* **Objective**
Exactly how many lines have the word "that"? Answer with the bare number.
___ Exercise inputs ___
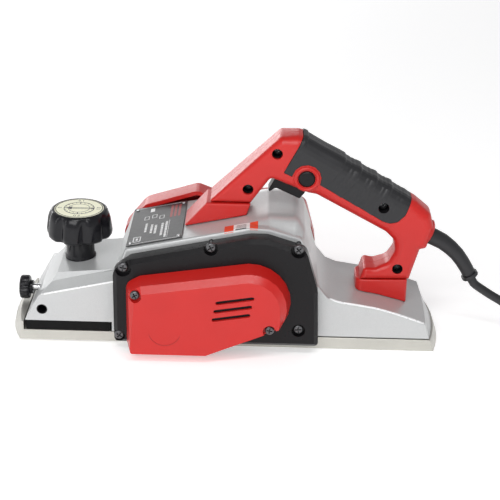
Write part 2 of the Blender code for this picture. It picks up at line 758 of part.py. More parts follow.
def make_handle(side, name):
    key = "red_plastic"
    half = handle_solid(name, side, key)
    if side < 0:
        ring = [(0.0, -9.0), (10.75, -9.0), (10.75, -16.8), (10.2, -17.6), (9.1, -18.0), (8.0, -17.6), (7.4, -16.8),
                (0.0, -16.8)]
        half = join(half, turned("rim", "Y", (LOCK_X, LOCK_Z), ring, key, 32))
    inner = fillet(HANDLE, 4.5)
    hollow = [[(u, -side * 5.0, v) for u, v in inner]]
    hollow.append([(u, side * (HANDLE_HALF - 4.2) * narrowed(u), v) for u, v in inner])
    half = cut(half, loft("hollow", hollow, key))
    for x, z in HANDLE_SCREWS:
        half = join(half, rod("boss", "Y", (x, z), 6.0, side * 0.8, side * 13.4, key, 16))
    for x, z in HANDLE_SCREWS:
        steps = [(0.0, 12.6), (2.3, 12.6), (2.3, -3.0), (0.0, -3.0)]
        if side < 0:
            steps = [(0.0, -25.0), (4.5, -25.0), (4.5, -4.5), (2.3, -4.5), (2.3, 3.0), (0.0, 3.0)]
        half = cut(half, turned("hole", "Y", (x, z), steps, key, 14))
    slot = prism_y(
        "slot",
        [(32.6, 130.0), (32.6, 143.5), (41.0, 149.0), (63.2, 139.5), (63.2, 120.0)],
        -side * 2.0,
        side * 7.4,
        key,
    )
    half = cut(half, slot)
    entry = rod("entry", "X", (0.0, 90.0), 7.6, 146.0, 175.0, key, 20)
    half = cut(half, turn(entry, "Y", 25.0, (158.0, 0.0, 90.0)))
    if side < 0:
        half = cut(half, rod("lock", "Y", (LOCK_X, LOCK_Z), 7.1, -25.0, -6.0, key, 24))
    recess = prism_y("recess", fillet(PAD), -side * 2.0, side * 25.0, key)
    return cut(half, cut(recess, handle_solid("core", side, key, 2.3)))


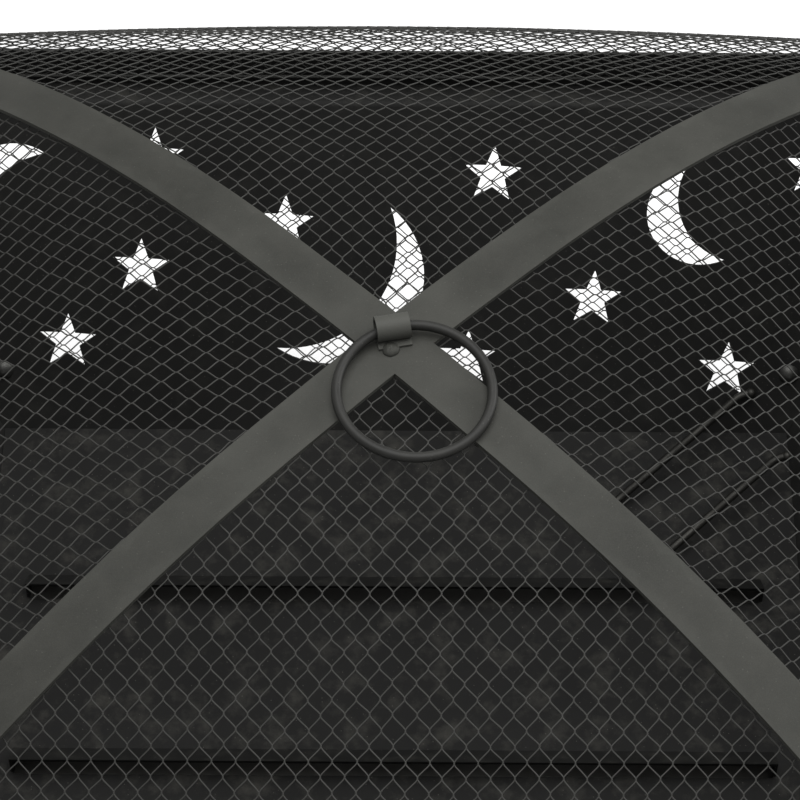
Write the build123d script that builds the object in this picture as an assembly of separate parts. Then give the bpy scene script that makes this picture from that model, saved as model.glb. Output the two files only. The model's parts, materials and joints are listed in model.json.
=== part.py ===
from build123d import *
import math
import os

# A square steel fire pit that stands on the ground: a tapered pan of four pierced walls, each lined
# behind with wire mesh, on four folded legs, a louvred grate inside it, a loose wire lifter lying
# on the grate, and a domed spark screen with a carrying ring. Millimetres, +Z up. The origin is on
# the ground, under the middle of the pan. The front is -Y.

# ---- driving dimensions -----------------------------------------------------------------------
overall_width = 685.0        # over the rim flange
overall_height = 540.0       # ground to the top of the ring lug
sheet = 1.5                  # pan, grate and band sheet
leg_sheet = 2.0
strap_sheet = 2.0
fit_gap = 0.05               # between faces that are bolted or riveted together
mitre_gap = 0.07             # each side of a mitre

# pan
opening_half = 316.3         # inside of the wall at the rim
grate_half = 217.0           # inside of the wall at the grate's top face
wall_rise = 158.5            # grate's top face to the rim
pan_depth_below_grate = 16.5
rim_lip_drop = 11.0
rim_bend_radius = 3.0        # along the middle of the sheet

# lid
dome_rise = 200.8            # rim to the top of the cross straps
lug_height = 11.0
band_inner_half = 329.5
band_height = 24.6
band_corner_flat = 24.0      # width of the flat across each corner of the band
band_stand_off = 0.3
strap_width = 22.8
crown_radius = 1085.0        # along a diagonal: flat crown, rounder shoulder, straighter skirt
crown_reach = 86.8
shoulder_radius = 543.0
shoulder_reach = 271.0
skirt_radius = 1105.0
skirt_reach = 447.0
strap_foot_height = 4.0      # above the rim
screen_sheet = 1.6           # thickness of the plain shell that stands for the wire mesh
screen_gap = 0.3
screen_start = 10.0
screen_reach = 311.0         # where the mesh starts to turn down inside the band
screen_turn_drop = 22.0
screen_foot_height = 6.0     # above the rim

# lug and ring
lug_width = 14.2
lug_sheet = 1.2
lug_x = -1.2
lug_y = 4.0
lug_yaw = 12.0
lug_foot_length = 7.2        # from the curl's axis
weld_forward = 7.5           # middle of the weld bead, from the curl's axis
weld_aside = -2.2            # and from the lug's middle
weld_radius = 3.8
weld_height = 2.3
ring_outer_diameter = 69.0
ring_wire = 4.4
ring_yaw = 17.0
ring_droop = 3.6             # degrees below level when it lies on the straps
ring_drop_in_lug = 0.7

# legs
leg_flange = 40.0
leg_top_slant = 100.0        # how far up the wall the leg reaches, along the slope
foot_half = 236.0
bolt_slants = (34.0, 84.0)   # along the slope, above the grate
bolt_from_corner = 19.0
bolt_diameter = 6.0
bolt_head_radius = 5.6
bolt_head_height = 3.2
bolt_thread_beyond = 7.0
nut_across_flats = 10.0
nut_height = 5.0

# grate
grate_edge_gap = 0.6
grate_foot_gap = 0.3
louvre_pitch = 106.2
louvre_middle_y = -1.0
louvre_half_length = 194.0
louvre_run = 14.4
louvre_rise = 12.8

# wire lifter
lifter_wire = 4.4
lifter_spacing = 42.0
lifter_bend_x = 134.4        # centre of its bend, in plan
lifter_bend_y = 150.3
lifter_heading = 40.9
lifter_tilt = 10.1
lifter_long_rail = 88.0
lifter_short_rail = 74.0
lifter_tip_turn = 38.0
lifter_tip_bend = 15.0
lifter_ball = 2.9
lifter_clearance = 0.4       # under its bend

# cut-outs: across the wall from its middle, and up its slope from the grate
star_radius = 16.6
star_waist = 0.41
star_turn = -3.0
stars = [(-262, 122), (-180.1, 50.7), (-139, 94), (-130, 156.3), (-60.6, 119.4), (51.3, 147.4),
         (38.8, 42.5), (106.9, 77.3), (181.3, 36.4), (223.6, 152.1), (264, 122)]
# across, up the slope, outer radius, heading of the round side, half angle, thickness
moons = [(-36.4, 89.8, 51.3, -37.6, 87.9, 21.2), (164.7, 127.1, 30.0, 199.8, 96.3, 17.9),
         (-205.0, 135.6, 28.0, 130.9, 77.6, 14.8)]

# mesh lining behind each wall, beside the legs and wider above them
lining_sheet = 1.0           # thickness of the plain shell that stands for the wire mesh
lining_low = 6.0             # along the slope, above the grate
lining_step = 104.0
lining_high = 178.0
lining_from_corner = 38.0
lining_corner_gap = 2.0

# ---- worked-out places ------------------------------------------------------------------------
apex_z = overall_height - lug_height
rim_z = apex_z - dome_rise
grate_z = rim_z - wall_rise
pan_z = grate_z - pan_depth_below_grate
lean = math.atan2(opening_half - grate_half, wall_rise)
wall_across = sheet / math.cos(lean)
leg_across = leg_sheet / math.cos(lean)
rim_half = overall_width / 2
band_outer_half = band_inner_half + sheet
corner_flat_reach = (2 * band_outer_half - band_corner_flat / math.sqrt(2)) / math.sqrt(2)
side_turns = {"back": 0, "left": 90, "front": 180, "right": 270}
corner_turns = {"back_right": 0, "back_left": 90, "front_left": 180, "front_right": 270}
side_view = Plane(origin=(0, 0, 0), x_dir=(0, 1, 0), z_dir=(1, 0, 0))


def save(node, solid):
    """Write one node to its own STEP file."""
    export_step(solid, f"parts/{node}.step")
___
* **Solved exercise**
5